Nel 1959 la FAO propose un comitato incaricato di valutare i rischi rappresentati da residui di pesticidi nei cibi.
Alex Malaspina, un membro esecutivo della Coca Cola, finanziato oltre che da Coca Cola da Nestlé, e Pepsi General Foods, Procter & Gamble, Heinz, Kraft, fonda nel 1978 una organizzazione scientifica internazionale chiamata ILSI (International Life Sciences Institute) che diventa un forte promotore della DGA.
Successivamente entrano nella ILSI Danone, Mars, Mc Donald’s, Kellogg’ e Ajinomoto [il principale produttore di Aspartame] e aziende del mercato dei pesticidi Monsanto, Dow Agrosciences, Du Pont de Nemours, e Basf e del settore farmaceutico Pfizer e Novartis.
A eccezione dell’industria farmaceutica, tutte queste aziende hanno prosperato grazie all’avvento della “Rivoluzione Verde” e agroalimentare: producono e utilizzano sostanze chimiche che contaminano i nostri alimenti.
Nel 1963 FAO e OMS creano un comitato congiunto (JMPR) per stabilire i “Limiti Massimi Residui” LMR ovvero la quantità autorizzata di residui di pesticidi per ogni prodotto agricolo.

8 Principio di precauzione europeo: provvedimento che permette di reagire rapidamente di fronte a un possibile pericolo per la salute umana, animale o vegetale, ovvero per la protezione dell'ambiente.
Infatti, nel caso in cui i dati scientifici non consentano una valutazione completa del rischio, il ricorso a questo principio consente, ad esempio, di impedire la distribuzione dei prodotti che possano essere pericolosi ovvero di ritirare tali prodotti dal mercato.
Stabilisce orientamenti comuni relativi all'applicazione del principio di precauzione.
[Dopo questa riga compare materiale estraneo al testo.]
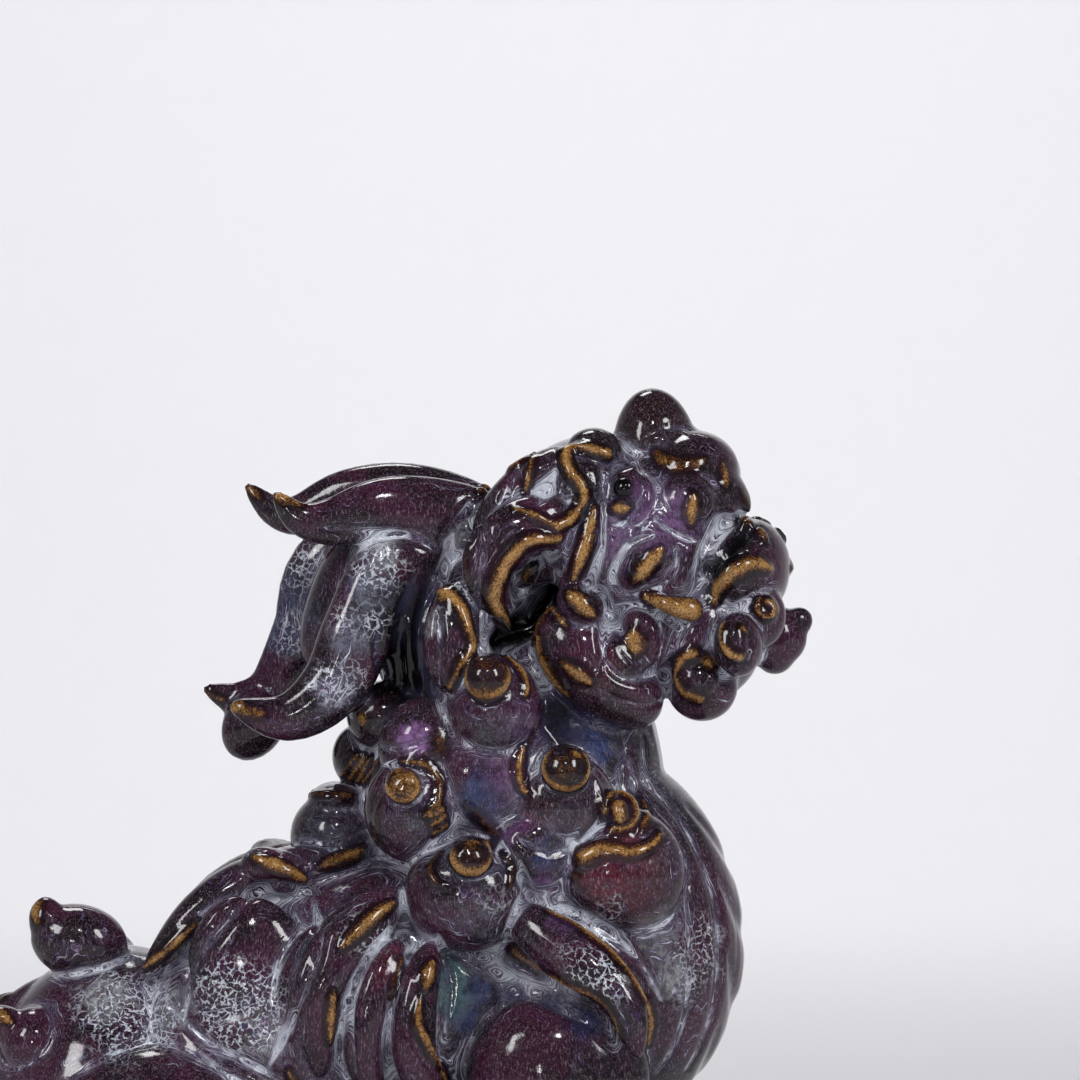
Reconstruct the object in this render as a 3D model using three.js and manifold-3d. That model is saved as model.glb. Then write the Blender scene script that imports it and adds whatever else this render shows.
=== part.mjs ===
// A seated mythical beast in glazed stoneware, about 283 mm tall, modelled by hand and fired in one piece
// with its low base. The beast faces +X and lifts its head, which is turned a little towards -Y.
// Millimetres, +Z up. The origin is the middle of the flat underside of the base.
import * as THREE from "three";
import { mergeVertices } from "three/addons/utils/BufferGeometryUtils.js";
import { SimplifyModifier } from "three/addons/modifiers/SimplifyModifier.js";
import Module from "manifold-3d";

const wasm = await Module();
wasm.setup();

// Driving dimensions of the whole figure.
const BASE = { length: 214, width: 124, height: 15, corner: 26, edge: 2.5 };
const HEAD_PIVOT = 50; // where the head turns on the neck, ahead of the origin
const HEAD_TURN = -20; // degrees, towards the near side, -Y
const SEAT_LEAN = 24; // degrees that the back rises from the rump to the shoulders
const FACES = 8800; // triangles kept on the figure without its base
const PINCH_GAP = 0.05; // drawn inwards where two folds of the skin would share a corner

// How many sides and rings each kind of form is cut into.
const FINE = { sides: 20, rings: 14 };
const PLAIN = { sides: 12, rings: 9 };
const SMALL = { sides: 9, rings: 6 };
const CORD = { sides: 6, rings: 12 };

const radians = THREE.MathUtils.degToRad;

// A three.js geometry reduced to shared positions, so that it is one closed skin.
function skin(geometry) {
  geometry.deleteAttribute("normal");
  geometry.deleteAttribute("uv");
  return mergeVertices(geometry, 1e-4);
}

// An ellipsoid at `at`, with half sizes `size`. `lean` lifts its front end, in degrees.
function lobe(at, size, { lean = 0, swing = 0, cut = PLAIN } = {}) {
  const form = skin(new THREE.SphereGeometry(1, cut.sides, cut.rings));
  form.scale(...size);
  form.rotateY(-radians(lean));
  form.rotateZ(radians(swing));
  return form.translate(...at);
}

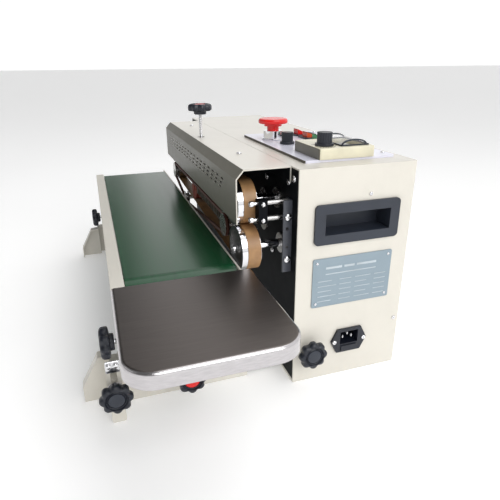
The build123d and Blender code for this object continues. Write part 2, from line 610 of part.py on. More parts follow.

[9] La Convenzione di Stoccolma sugli inquinanti organici persistenti, stabilita in occasione di un convegno tenutosi a Stoccolma dal 22 al 23 maggio 2001, si pone come obiettivo l'eliminazione e la diminuzione dell'uso di alcune sostanze nocive per la salute umana e per l'ambiente definite inquinanti organici persistenti (POP o POPs). I POP sono composti chimici con proprietà tossiche che si propagano nell'aria, nell'acqua o nel terreno e, a causa della loro scarsa degradabilità, risiedono nell'ambiente per lungo tempo.